:: Record extracts ::
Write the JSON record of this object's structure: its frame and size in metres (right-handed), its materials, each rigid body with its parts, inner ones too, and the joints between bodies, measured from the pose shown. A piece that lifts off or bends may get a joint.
:::
:: Record extracts ::
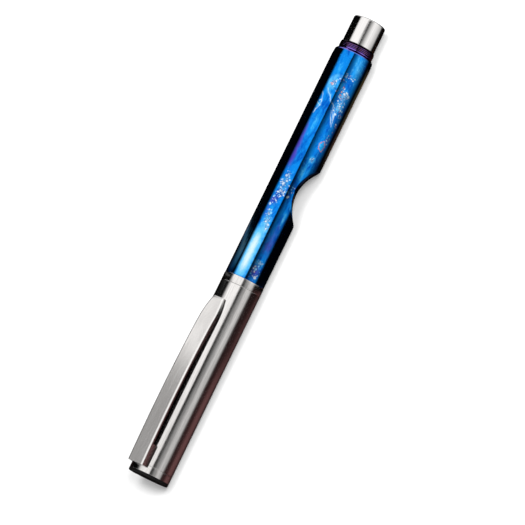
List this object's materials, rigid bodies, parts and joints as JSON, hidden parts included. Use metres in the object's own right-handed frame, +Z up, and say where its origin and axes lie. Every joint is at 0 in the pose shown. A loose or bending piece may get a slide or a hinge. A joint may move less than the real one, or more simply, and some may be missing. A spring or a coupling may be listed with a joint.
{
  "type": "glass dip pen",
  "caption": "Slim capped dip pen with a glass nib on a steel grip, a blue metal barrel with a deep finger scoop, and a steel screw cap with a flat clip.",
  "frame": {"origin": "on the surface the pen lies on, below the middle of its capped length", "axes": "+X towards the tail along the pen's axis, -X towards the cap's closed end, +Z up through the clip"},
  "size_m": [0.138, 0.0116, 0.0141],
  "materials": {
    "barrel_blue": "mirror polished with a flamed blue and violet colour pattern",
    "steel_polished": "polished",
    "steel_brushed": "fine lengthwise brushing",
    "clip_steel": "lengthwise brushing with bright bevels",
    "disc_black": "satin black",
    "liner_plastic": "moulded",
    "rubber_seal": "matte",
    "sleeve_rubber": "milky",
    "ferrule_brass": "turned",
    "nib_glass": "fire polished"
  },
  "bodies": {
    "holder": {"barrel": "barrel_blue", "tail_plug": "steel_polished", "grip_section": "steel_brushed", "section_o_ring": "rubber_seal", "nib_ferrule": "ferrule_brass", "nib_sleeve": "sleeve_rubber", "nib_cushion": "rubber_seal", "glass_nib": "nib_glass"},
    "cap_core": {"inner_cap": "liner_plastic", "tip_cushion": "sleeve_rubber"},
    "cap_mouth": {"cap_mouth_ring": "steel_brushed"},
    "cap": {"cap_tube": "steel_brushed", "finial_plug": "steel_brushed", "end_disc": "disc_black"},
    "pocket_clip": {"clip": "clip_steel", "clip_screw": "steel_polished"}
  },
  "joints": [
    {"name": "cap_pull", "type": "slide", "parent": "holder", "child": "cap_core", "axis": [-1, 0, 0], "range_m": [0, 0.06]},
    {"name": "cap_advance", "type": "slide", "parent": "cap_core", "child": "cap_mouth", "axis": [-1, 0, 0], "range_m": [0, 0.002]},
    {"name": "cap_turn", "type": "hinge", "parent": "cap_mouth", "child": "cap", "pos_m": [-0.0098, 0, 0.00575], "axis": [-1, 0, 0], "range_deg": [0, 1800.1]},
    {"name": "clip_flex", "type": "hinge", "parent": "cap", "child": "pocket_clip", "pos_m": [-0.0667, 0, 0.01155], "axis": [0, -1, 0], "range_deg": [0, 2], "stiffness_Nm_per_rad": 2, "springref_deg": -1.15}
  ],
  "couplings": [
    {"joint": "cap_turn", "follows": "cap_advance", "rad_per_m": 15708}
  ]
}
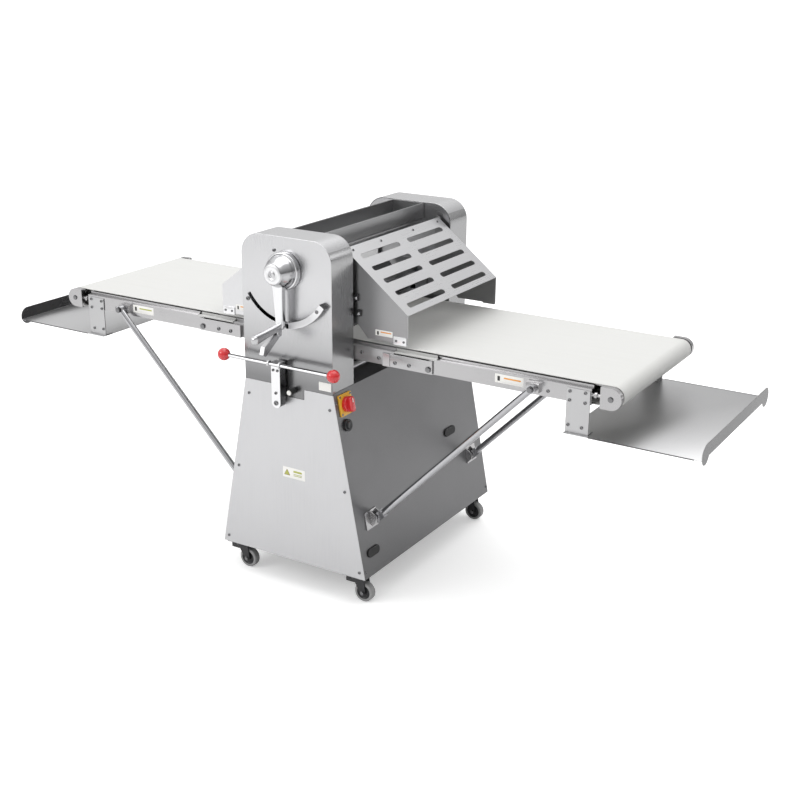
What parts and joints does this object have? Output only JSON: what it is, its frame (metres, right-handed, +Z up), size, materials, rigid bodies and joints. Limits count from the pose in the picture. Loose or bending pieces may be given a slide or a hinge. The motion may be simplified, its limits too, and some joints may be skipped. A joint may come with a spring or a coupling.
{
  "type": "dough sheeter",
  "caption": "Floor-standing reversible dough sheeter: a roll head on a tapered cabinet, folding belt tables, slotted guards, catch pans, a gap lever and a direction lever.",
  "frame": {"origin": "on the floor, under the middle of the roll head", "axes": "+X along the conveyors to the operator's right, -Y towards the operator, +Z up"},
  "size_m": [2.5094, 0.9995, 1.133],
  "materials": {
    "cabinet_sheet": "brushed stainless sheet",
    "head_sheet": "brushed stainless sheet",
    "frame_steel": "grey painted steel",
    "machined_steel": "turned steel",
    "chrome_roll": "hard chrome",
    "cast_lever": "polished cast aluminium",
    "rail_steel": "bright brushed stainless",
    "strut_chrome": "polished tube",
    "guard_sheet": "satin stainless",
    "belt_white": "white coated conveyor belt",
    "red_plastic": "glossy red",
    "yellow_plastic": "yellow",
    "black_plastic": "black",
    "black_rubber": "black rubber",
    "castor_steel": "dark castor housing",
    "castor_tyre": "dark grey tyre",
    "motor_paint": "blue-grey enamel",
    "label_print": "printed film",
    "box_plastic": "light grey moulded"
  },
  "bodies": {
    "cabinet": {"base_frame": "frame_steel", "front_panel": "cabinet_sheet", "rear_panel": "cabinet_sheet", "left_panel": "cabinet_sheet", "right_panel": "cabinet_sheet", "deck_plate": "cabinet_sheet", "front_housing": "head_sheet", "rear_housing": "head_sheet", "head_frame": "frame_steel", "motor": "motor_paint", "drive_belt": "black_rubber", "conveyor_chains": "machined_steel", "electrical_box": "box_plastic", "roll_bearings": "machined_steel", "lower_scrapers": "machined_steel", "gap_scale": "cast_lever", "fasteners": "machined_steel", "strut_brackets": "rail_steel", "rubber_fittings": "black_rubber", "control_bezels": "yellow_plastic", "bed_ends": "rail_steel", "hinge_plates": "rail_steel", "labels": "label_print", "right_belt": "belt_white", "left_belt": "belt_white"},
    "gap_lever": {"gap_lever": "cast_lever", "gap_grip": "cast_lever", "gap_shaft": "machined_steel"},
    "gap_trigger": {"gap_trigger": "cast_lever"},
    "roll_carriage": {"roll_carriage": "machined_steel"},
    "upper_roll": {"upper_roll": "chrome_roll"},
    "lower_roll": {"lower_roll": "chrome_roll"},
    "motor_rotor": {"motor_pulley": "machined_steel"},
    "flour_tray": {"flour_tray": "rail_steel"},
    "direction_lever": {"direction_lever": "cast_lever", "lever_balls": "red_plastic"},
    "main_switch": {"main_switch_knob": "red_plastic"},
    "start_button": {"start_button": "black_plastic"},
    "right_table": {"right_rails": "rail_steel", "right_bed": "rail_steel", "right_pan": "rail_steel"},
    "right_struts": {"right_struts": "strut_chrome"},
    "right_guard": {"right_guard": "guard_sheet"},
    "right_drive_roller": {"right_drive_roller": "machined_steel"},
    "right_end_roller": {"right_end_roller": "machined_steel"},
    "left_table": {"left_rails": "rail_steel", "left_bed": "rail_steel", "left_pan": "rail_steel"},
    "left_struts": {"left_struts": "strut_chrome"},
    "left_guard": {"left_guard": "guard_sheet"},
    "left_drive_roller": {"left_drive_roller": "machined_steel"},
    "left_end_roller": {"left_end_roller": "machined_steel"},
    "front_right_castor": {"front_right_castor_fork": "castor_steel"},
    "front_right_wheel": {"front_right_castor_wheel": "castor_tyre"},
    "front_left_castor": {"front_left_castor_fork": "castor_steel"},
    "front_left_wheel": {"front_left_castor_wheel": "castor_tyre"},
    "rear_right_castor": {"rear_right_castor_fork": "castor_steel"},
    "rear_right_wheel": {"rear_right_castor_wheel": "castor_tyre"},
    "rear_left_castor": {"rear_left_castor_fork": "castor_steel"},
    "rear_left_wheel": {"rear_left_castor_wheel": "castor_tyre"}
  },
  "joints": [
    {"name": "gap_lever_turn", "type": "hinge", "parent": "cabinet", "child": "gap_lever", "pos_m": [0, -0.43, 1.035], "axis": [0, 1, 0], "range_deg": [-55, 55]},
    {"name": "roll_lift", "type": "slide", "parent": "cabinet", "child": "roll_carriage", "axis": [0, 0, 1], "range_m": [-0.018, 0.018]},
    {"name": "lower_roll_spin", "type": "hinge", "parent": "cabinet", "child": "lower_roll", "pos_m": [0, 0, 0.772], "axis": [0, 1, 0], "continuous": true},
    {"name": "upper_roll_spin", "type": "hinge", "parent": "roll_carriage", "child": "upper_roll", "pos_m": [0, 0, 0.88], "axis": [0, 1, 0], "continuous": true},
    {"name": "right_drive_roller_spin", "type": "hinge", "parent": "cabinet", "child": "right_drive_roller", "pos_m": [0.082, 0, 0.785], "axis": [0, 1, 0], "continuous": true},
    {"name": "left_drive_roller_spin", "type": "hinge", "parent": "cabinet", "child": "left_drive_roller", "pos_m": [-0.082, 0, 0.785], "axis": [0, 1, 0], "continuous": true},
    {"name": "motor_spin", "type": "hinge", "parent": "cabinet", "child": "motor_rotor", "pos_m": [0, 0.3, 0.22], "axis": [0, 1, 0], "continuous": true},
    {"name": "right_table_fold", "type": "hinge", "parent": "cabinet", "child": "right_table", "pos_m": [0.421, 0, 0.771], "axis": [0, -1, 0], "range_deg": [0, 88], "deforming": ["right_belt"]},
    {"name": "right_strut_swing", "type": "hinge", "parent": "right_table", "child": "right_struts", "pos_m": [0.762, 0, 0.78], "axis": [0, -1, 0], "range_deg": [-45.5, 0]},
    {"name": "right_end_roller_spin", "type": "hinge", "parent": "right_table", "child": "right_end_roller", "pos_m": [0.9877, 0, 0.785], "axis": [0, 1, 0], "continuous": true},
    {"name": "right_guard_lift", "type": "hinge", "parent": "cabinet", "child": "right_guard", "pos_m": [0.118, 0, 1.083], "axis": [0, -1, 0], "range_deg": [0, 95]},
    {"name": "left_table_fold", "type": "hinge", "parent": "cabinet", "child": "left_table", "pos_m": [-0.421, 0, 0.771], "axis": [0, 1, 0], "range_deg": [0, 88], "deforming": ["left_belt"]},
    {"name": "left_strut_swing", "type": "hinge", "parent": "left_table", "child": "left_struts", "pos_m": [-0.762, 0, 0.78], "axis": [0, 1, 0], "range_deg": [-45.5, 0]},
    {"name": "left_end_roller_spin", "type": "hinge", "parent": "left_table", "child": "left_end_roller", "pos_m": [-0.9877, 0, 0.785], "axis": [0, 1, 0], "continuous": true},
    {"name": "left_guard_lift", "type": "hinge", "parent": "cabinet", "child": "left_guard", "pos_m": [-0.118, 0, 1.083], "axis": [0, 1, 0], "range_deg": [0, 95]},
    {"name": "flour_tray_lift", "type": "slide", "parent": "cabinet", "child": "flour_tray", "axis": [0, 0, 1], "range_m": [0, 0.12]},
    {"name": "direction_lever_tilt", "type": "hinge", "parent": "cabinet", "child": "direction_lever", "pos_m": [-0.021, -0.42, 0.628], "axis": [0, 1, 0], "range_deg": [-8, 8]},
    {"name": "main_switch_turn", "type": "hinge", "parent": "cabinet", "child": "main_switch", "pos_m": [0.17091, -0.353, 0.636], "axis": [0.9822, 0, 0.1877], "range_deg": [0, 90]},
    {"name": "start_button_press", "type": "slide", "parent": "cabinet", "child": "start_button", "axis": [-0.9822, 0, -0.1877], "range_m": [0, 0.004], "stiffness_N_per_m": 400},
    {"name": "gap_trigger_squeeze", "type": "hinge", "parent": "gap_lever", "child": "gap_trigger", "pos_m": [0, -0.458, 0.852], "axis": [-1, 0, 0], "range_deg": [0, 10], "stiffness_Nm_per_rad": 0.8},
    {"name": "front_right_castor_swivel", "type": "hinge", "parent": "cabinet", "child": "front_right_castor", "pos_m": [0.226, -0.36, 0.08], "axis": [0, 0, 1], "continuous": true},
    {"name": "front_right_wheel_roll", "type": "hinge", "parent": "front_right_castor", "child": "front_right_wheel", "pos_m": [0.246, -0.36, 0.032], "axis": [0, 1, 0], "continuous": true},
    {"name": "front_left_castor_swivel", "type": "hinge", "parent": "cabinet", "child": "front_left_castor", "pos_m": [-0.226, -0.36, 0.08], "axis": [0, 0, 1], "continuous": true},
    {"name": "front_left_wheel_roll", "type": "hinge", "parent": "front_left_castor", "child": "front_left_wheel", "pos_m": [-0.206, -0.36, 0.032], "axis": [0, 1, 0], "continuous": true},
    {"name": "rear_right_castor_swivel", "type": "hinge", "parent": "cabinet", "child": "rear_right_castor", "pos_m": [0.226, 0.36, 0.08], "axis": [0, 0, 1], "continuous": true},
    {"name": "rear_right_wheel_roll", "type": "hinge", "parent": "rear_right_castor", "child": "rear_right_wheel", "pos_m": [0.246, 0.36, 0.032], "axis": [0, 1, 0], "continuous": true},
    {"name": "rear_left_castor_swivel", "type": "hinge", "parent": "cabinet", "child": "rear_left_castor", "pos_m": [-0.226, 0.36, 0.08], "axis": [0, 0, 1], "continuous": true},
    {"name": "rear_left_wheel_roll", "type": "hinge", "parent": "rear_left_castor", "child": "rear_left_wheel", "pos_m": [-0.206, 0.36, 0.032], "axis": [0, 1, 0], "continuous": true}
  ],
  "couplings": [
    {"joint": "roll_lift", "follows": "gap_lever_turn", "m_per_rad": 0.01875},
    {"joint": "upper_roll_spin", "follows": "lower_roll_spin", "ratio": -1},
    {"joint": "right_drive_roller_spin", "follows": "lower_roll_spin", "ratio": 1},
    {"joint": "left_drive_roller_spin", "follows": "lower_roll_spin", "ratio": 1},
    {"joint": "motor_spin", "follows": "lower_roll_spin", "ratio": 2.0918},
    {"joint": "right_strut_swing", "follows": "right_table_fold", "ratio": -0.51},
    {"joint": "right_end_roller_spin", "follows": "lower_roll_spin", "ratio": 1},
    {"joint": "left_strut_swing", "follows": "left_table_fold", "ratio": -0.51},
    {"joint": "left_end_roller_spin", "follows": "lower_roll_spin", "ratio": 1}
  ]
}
:::
» Instructions for the task
Search the records for the word "from". Copy every line that has it.

» The solution
Write the JSON record of this object's structure: its frame and size in metres (right-handed), its materials, each rigid body with its parts, inner ones too, and the joints between bodies, measured from the pose shown. A piece that lifts off or bends may get a joint.
What parts and joints does this object have? Output only JSON: what it is, its frame (metres, right-handed, +Z up), size, materials, rigid bodies and joints. Limits count from the pose in the picture. Loose or bending pieces may be given a slide or a hinge. The motion may be simplified, its limits too, and some joints may be skipped. A joint may come with a spring or a coupling.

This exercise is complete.